The one sentence at the top of a draft that you continually check back and update as the draft evolves is a really useful tip. I suspect many people (me included) do this implicitly by re-reading the draft at a different sitting, effectively loading a ton of things into working memory and leaving less for writing.

For me as a hobbyist writer (and a serious writer at work when it comes to communicating effectively), what I find hardest to grok is "how to care enough to write a really good essay." For me, most of the time, good enough is good enough. That means drafting a Slack message in 5 minutes and spending 3 minutes editing and hitting send sooner than later. That means drafting a blog post in 1 hour and spending 15 minutes editing and hitting publish sooner than later. I'm not motivated enough at this point to create a Bloody Good Essay; I'd rather create multiple Good Enough If You Understand My Main Point Essays.

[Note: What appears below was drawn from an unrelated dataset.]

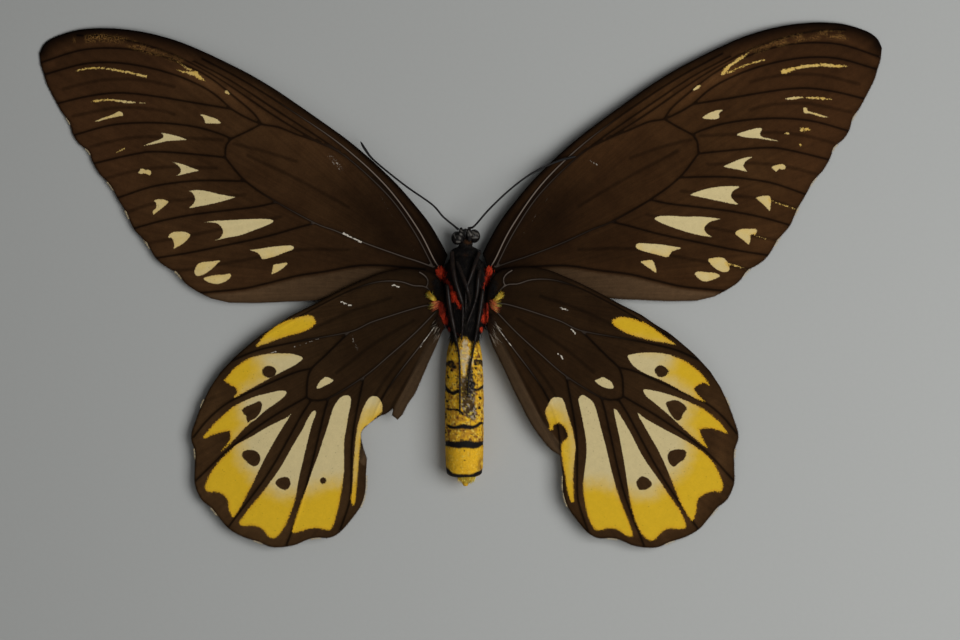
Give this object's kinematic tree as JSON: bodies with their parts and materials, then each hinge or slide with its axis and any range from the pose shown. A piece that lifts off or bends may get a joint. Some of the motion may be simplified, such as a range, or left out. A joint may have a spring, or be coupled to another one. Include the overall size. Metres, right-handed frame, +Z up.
{
  "type": "butterfly specimen",
  "caption": "Set birdwing butterfly lying on its back with spread wings, veined membranes, folded legs, antennae, coiled tongue and ringed abdomen.",
  "frame": {"origin": "on the floor under the middle of the thorax, on the flat of its back", "axes": "+Z up, which is the underside of the animal; +Y towards the head; +X across the wings"},
  "size_m": [0.2217, 0.138, 0.0132],
  "materials": {
    "forewing": "matt scaled membrane, dark brown with cream marks",
    "hindwing": "matt scaled membrane, dark brown with cream to golden fields",
    "thorax": "black hair with red tufts at the wing roots",
    "head": "short black hair",
    "eye": "faceted, glossy black",
    "mouthparts": "dark brown, satin",
    "antenna": "black, satin",
    "leg": "glossy black",
    "abdomen": "golden scales with black rings and a cream belly line"
  },
  "bodies": {
    "root": {"forewing_left": "forewing", "forewing_right": "forewing", "hindwing_left": "hindwing", "hindwing_right": "hindwing", "thorax": "thorax", "head": "head", "eye_left": "eye", "eye_right": "eye", "palp_left": "mouthparts", "palp_right": "mouthparts", "proboscis": "mouthparts", "antenna_left": "antenna", "antenna_right": "antenna", "foreleg_left": "leg", "foreleg_right": "leg", "midleg_left": "leg", "midleg_right": "leg", "hindleg_left": "leg", "hindleg_right": "leg", "abdomen": "abdomen"}
  },
  "joints": []
}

But on to the topic of having a thesis - I can say with confidence that 8 years of blogging has helped me arrive at the same conclusion. That is, you have to provide the feeble human reader's mind with ONE and only one big idea in a single post/essay. Atomicity as you say. And linking out (hypertext, baby!) to your other essays when there is natural jumping off point is a great way to "include" the stuff surrounding (but outside) the atom.

All in all, I enjoyed reading this essay and it gave me some things to casually think about. I doubt I'm going to find motivation to level-up and become a serious practitioner of essays soon, though maybe I'm just missing an "a-ha, THIS is why I should go from good to great" moment. Something tells me you might supply that in an indirect way with your series, so I'll be paying attention!